- **Data**:
##############################

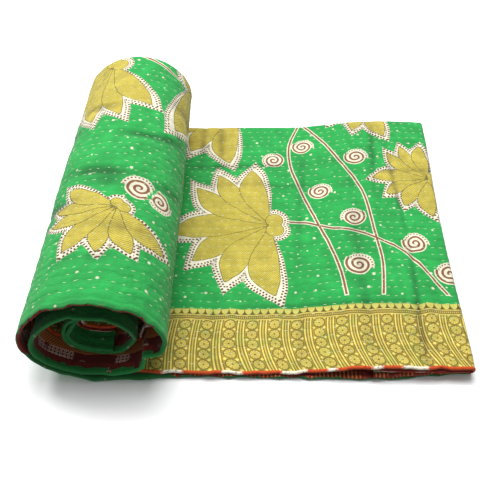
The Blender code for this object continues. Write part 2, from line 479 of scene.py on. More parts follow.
def middle_frame(place, depth):
    """Point, tangent and normal of the quilt's middle at this place and depth."""
    turn = np.maximum(-place, 0.0) + np.zeros_like(depth)
    rolled = roll_point(turn, depth)
    tangent, normal = section_frame(roll_point, turn, depth)
    flat = (place >= 0)[..., None]
    height = layer_height(place) + HALF_QUILT
    level = np.stack(np.broadcast_arrays(place, 0.0, height), -1)
    return (
        np.where(flat, level, rolled),
        np.where(flat, (1.0, 0.0, 0.0), tangent),
        np.where(flat, (0.0, 0.0, 1.0), normal),
    )


def upper_swell(place, depth):
    """Extra height of the upper layer on the flat part."""
    total = 0.0
    for along, deep, reach_along, reach_deep, height in SWELLS:
        off = ((place - along) / reach_along) ** 2 + ((depth - deep) / reach_deep) ** 2
        total = total + height * np.exp(-off)
    step = eased(place, RIGHT_FLAP_EDGE - FLAP_STEP_REACH, RIGHT_FLAP_EDGE)
    fall = eased(place, RIGHT_FLAP_EDGE, TIP_START)
    total = total + FLAP_STEP_HEIGHT * step * (1 - fall)
    return total * eased(place, SWELL_START, SWELL_FULL)


def ruffles(along, shift):
    """Small waves along an open edge."""
    total = 0.0
    for height, length, start in EDGE_RUFFLES:
        total = total + height * np.sin(2 * math.pi * along / length + start + 1.7 * shift)
    return total


def crumples(along, depth):
    """Ridged waves in many directions, from 0 in their troughs."""
    random = np.random.default_rng(CRUMPLE_SEED)
    total = 0.0
    for index in range(CRUMPLE_COUNT):
        angle = random.uniform(0.0, math.pi)
        length = random.uniform(*CRUMPLE_LENGTHS)
        bend = random.uniform(*CRUMPLE_BENDS)
        start = random.uniform(0.0, 2 * math.pi, 2)
        line = along * math.cos(angle) + depth * math.sin(angle)
        across = depth * math.cos(angle) - along * math.sin(angle)
        bend_length = length * CRUMPLE_BEND_LENGTHS
        line = line + bend * np.sin(2 * math.pi * across / bend_length + start[0])
        wave = 1 - np.abs(np.sin(math.pi * line / length + start[1]))
        here = 0.5 + 0.5 * np.sin(across * 41.0 + line * 17.0 + start[1])
        total = total + wave**2 * here
    return total * CRUMPLE_HEIGHT * CRUMPLE_GAIN / CRUMPLE_COUNT


def station_table():
    """Columns: place, height of the layer, way past that place, kept by the lower half, kept
    by the upper half."""
    found = []
    for kind, start, end, steps, lower, upper in STATION_RUNS:
        for index in range(steps):
            place = start + (end - start) * index / steps
            keep = (index % lower == 0, index % upper == 0)
            angle = math.pi * (index / steps - 0.5)
            if kind == "flap":
                found.append((place, SINGLE, 0.0, *keep))
            elif kind == "left tip":
                height = LAYER_PITCH + SINGLE * math.sin(angle)
                found.append((place, height, -SINGLE * math.cos(angle), *keep))
            elif kind == "right tip":
                height = LAYER_PITCH - SINGLE * math.sin(angle)
                found.append((place, height, SINGLE * math.cos(angle), *keep))
            else:
                found.append((place, float(layer_height(place)), 0.0, *keep))
    found.append((RIGHT_FLAP_EDGE, SINGLE, 0.0, True, True))
    return np.array(found, dtype=float)


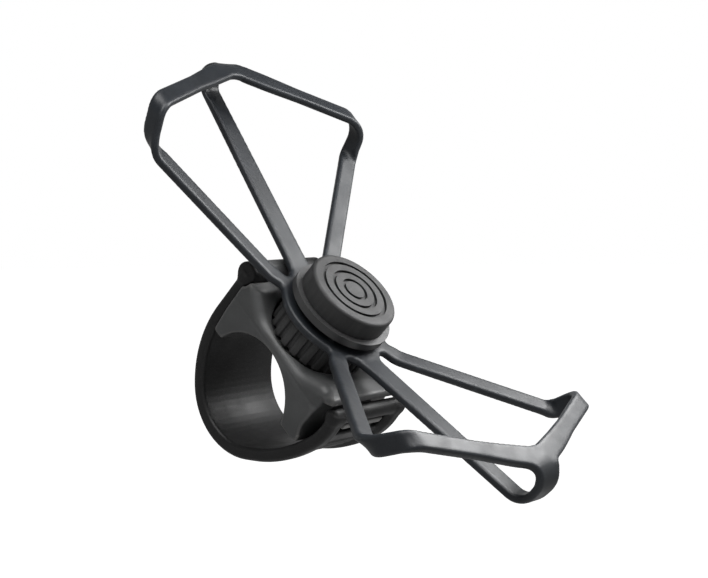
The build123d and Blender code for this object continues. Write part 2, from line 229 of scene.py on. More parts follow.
# ---------------------------------------------------------------- materials
# Features per metre of the noises in moulded(); its grain comes from each material.
CLOUD_SCALE = 90       # slow changes of colour
SMEAR_SCALE = 160      # of gloss
WAVE_SCALE = 420       # of the surface itself
DUST_SCALE = 5200
DUST = (0.32, 0.32, 0.32)
WAVE_DEPTH = 0.00015   # metres
EDGE_WEAR_AND_HIGHLIGHT_SHARE = 0.55      # how far the sharpest edges turn to the edge colour: wear, and on the base's rim a painted highlight
EDGE_WEAR_AND_HIGHLIGHT_FROM, EDGE_WEAR_AND_HIGHLIGHT_TO = 0.51, 0.58  # pointiness of the edges that take the edge colour
CLOUD_DARK, CLOUD_PALE = 0.82, 1.2  # how far the clouds change the colour
GRAIN_STRENGTH, WAVE_STRENGTH = 0.35, 0.12
SCRATCH_SCALE, SHADE_SCALE = 900, 200  # of the noises in metal()
SCRATCH_STRENGTH, SCRATCH_DEPTH = 0.15, 0.00005


def new_material(name, colour, roughness, **sockets):
    """A principled material with its constant values on the shader's own sockets."""
    material = bpy.data.materials.new(name)
    material.use_nodes = True
    shader = material.node_tree.nodes["Principled BSDF"]
    shader.inputs["Base Color"].default_value = (*colour, 1)
    shader.inputs["Roughness"].default_value = roughness
    for socket, value in sockets.items():
        shader.inputs[socket.replace("_", " ")].default_value = value
    return material


def add_node(material, kind, **inputs):
    """A shader node with constant values on its inputs."""
    node = material.node_tree.nodes.new(kind)
    for socket, value in inputs.items():
        node.inputs[socket.replace("_", " ")].default_value = value
    return node


def join(material, start, end):
    """Links an output socket to an input socket."""
    material.node_tree.links.new(start, end)


def object_noise(material, scale, detail=4, roughness=0.55):
    """Noise whose scale is in features per metre."""
    place = add_node(material, "ShaderNodeTexCoord")
    noise = add_node(
        material, "ShaderNodeTexNoise", Scale=scale, Detail=detail, Roughness=roughness,
    )
    join(material, place.outputs["Object"], noise.inputs["Vector"])
    return noise.outputs["Fac"]


def between(material, value, low, high, start=0.0, end=1.0):
    """A value's range from low to high turned into one from start to end."""
    node = add_node(material, "ShaderNodeMapRange")
    node.inputs["From Min"].default_value = low
    node.inputs["From Max"].default_value = high
    node.inputs["To Min"].default_value = start
    node.inputs["To Max"].default_value = end
    join(material, value, node.inputs["Value"])
    return node.outputs["Result"]


def mix_colours(material, share, first, second):
    """Two colours, each a tuple or a socket, mixed by a share."""
    node = material.node_tree.nodes.new("ShaderNodeMix")
    node.data_type = "RGBA"
    for socket, colour in ((node.inputs[6], first), (node.inputs[7], second)):
        if isinstance(colour, tuple):
            socket.default_value = (*colour, 1)
        else:
            join(material, colour, socket)
    join(material, share, node.inputs[0])
    return node.outputs[2]


def add_bumps(material, layers):
    """Stacks bump layers of (height, strength, distance in metres)."""
    shader = material.node_tree.nodes["Principled BSDF"]
    normal = None
    for height, strength, distance in layers:
        bump = add_node(material, "ShaderNodeBump", Strength=strength, Distance=distance)
        join(material, height, bump.inputs["Height"])
        if normal:
            join(material, normal, bump.inputs["Normal"])
        normal = bump.outputs["Normal"]
    join(material, normal, shader.inputs["Normal"])


def moulded(name, colour, edge_wear_and_highlight, roughness, grain_scale, grain_depth, speckle=0.0, **sockets):
    """Moulded plastic or rubber: fine grain, cloudy colour, lighter edges and a little dust; the
    edges are wear, and on the base's rim also a painted highlight.
    """
    material = new_material(name, colour, roughness, **sockets)
    shader = material.node_tree.nodes["Principled BSDF"]
    cloud = object_noise(material, CLOUD_SCALE, detail=5)
    clouded = mix_colours(
        material, between(material, cloud, 0.35, 0.7),
        tuple(CLOUD_DARK * c for c in colour), tuple(CLOUD_PALE * c for c in colour),
    )
    # Sharp edges, found by pointiness, take the edge colour: wear, and where that colour is far
    # paler than the body, as on the base, a painted highlight.
    edges = add_node(material, "ShaderNodeNewGeometry").outputs["Pointiness"]
    edge_wear_and_highlight_mask = between(material, edges, EDGE_WEAR_AND_HIGHLIGHT_FROM, EDGE_WEAR_AND_HIGHLIGHT_TO, 0, EDGE_WEAR_AND_HIGHLIGHT_SHARE)
    shown = mix_colours(material, edge_wear_and_highlight_mask, clouded, edge_wear_and_highlight)
    grain = object_noise(material, grain_scale, detail=3, roughness=0.7)
    if speckle:
        specks = object_noise(material, DUST_SCALE, detail=2)
        dust = between(material, specks, 0.6, 0.72, 0, speckle)
        shown = mix_colours(material, dust, shown, DUST)
    join(material, shown, shader.inputs["Base Color"])
    smear = object_noise(material, SMEAR_SCALE)
    join(material, between(material, smear, 0.3, 0.7, roughness - 0.07, roughness + 0.09),
         shader.inputs["Roughness"])
    wave = object_noise(material, WAVE_SCALE)
    add_bumps(material, [
        (grain, GRAIN_STRENGTH, grain_depth),
        (wave, WAVE_STRENGTH, WAVE_DEPTH),
    ])
    return material


def metal(name, colour, roughness):
    """Turned or rolled metal with fine streaks."""
    material = new_material(name, colour, roughness, Metallic=1.0)
    shader = material.node_tree.nodes["Principled BSDF"]
    streaks = object_noise(material, SCRATCH_SCALE, detail=6, roughness=0.75)
    join(material, between(material, streaks, 0.3, 0.7, roughness - 0.08, roughness + 0.12),
         shader.inputs["Roughness"])
    shade = between(material, object_noise(material, SHADE_SCALE), 0.3, 0.7)
    join(material, mix_colours(material, shade, tuple(0.85 * c for c in colour), colour),
         shader.inputs["Base Color"])
    add_bumps(material, [(streaks, SCRATCH_STRENGTH, SCRATCH_DEPTH)])
    return material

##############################

- **Task statement**:
All lines of the data above that include the word "parts" must be shown.

- **The reply**:
The Blender code for this object continues. Write part 2, from line 479 of scene.py on. More parts follow.
The build123d and Blender code for this object continues. Write part 2, from line 229 of scene.py on. More parts follow.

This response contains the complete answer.